Sólo entregándonos al otro y entregándose él a nosotros, alcanzaremos la plenitud por la que nuestra alma suspira

Pero yo doblo la apuesta y defiendo la inactual idea de que la dependencia, además de un hecho que hemos de aceptar, es un don que debemos celebrar. El amor se funda en ella. Si no fuésemos dependientes, si de lo profundo de nuestro ser no emergiese ese grito de socorro en el que se halla el germen mismo de la vida social, nunca nos volveríamos al otro para amarlo. Viviríamos ensimismados, enclaustrados entre las paredes de nuestro yo, eternamente complacidos de nuestra suficiencia. Por paradójico que resulte, el amor por el que uno muere a sí mismo y vive para los demás, ese amor que supera obstáculos, vence dificultades y acoge martirios nace de la aparente bajeza de nuestra dependencia.

Por supuesto, alguien podría lamentar que el origen del amor radique más en una necesidad que en un desinterés filantrópico.

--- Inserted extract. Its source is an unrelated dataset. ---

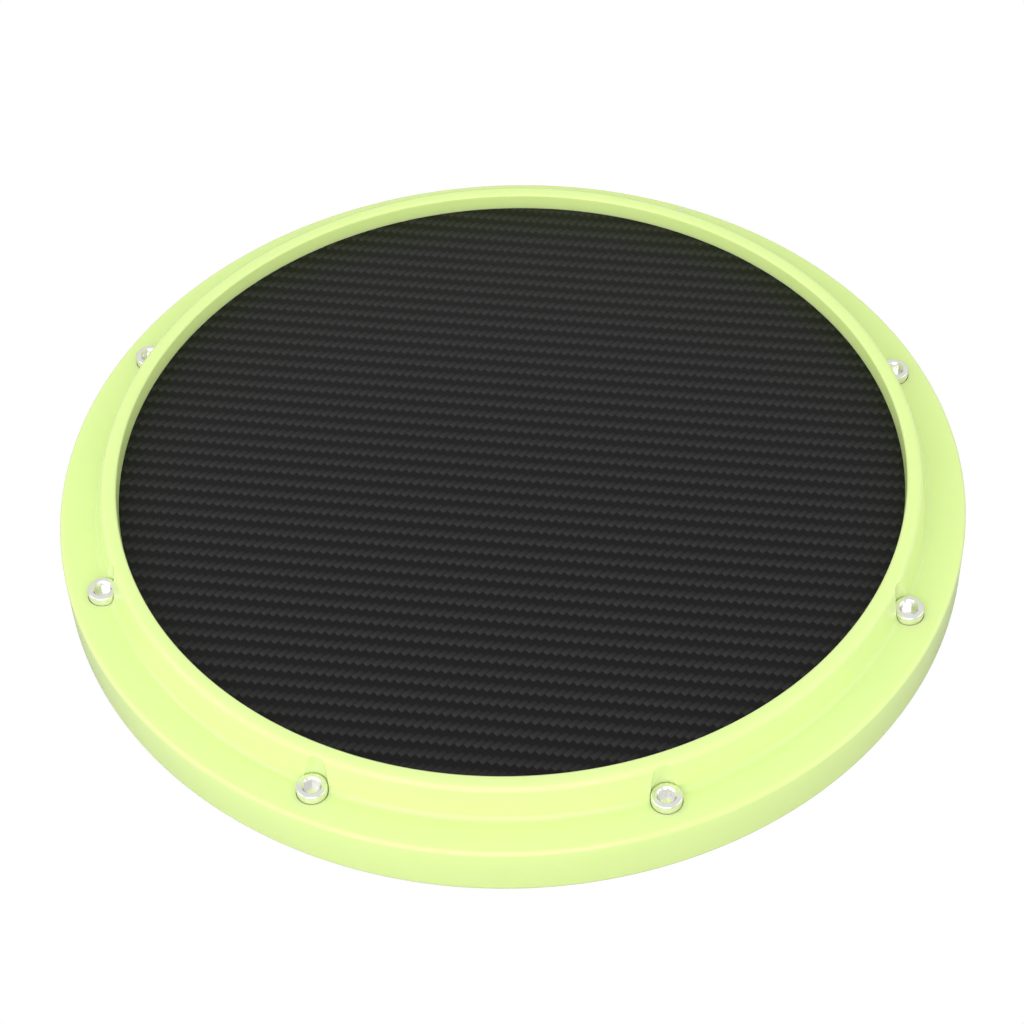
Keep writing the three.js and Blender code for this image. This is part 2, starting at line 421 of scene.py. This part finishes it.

Yo lo entiendo, pero prefiero centrarme en el reverso luminoso del asunto y bendecir la maravilla de que Dios nos haya creado como lo ha hecho, dependientes, de tal modo que sólo amando y siendo amados, sólo entregándonos al otro y entregándose él a nosotros, alcancemos la plenitud por la que cada pliegue de nuestra alma suspira.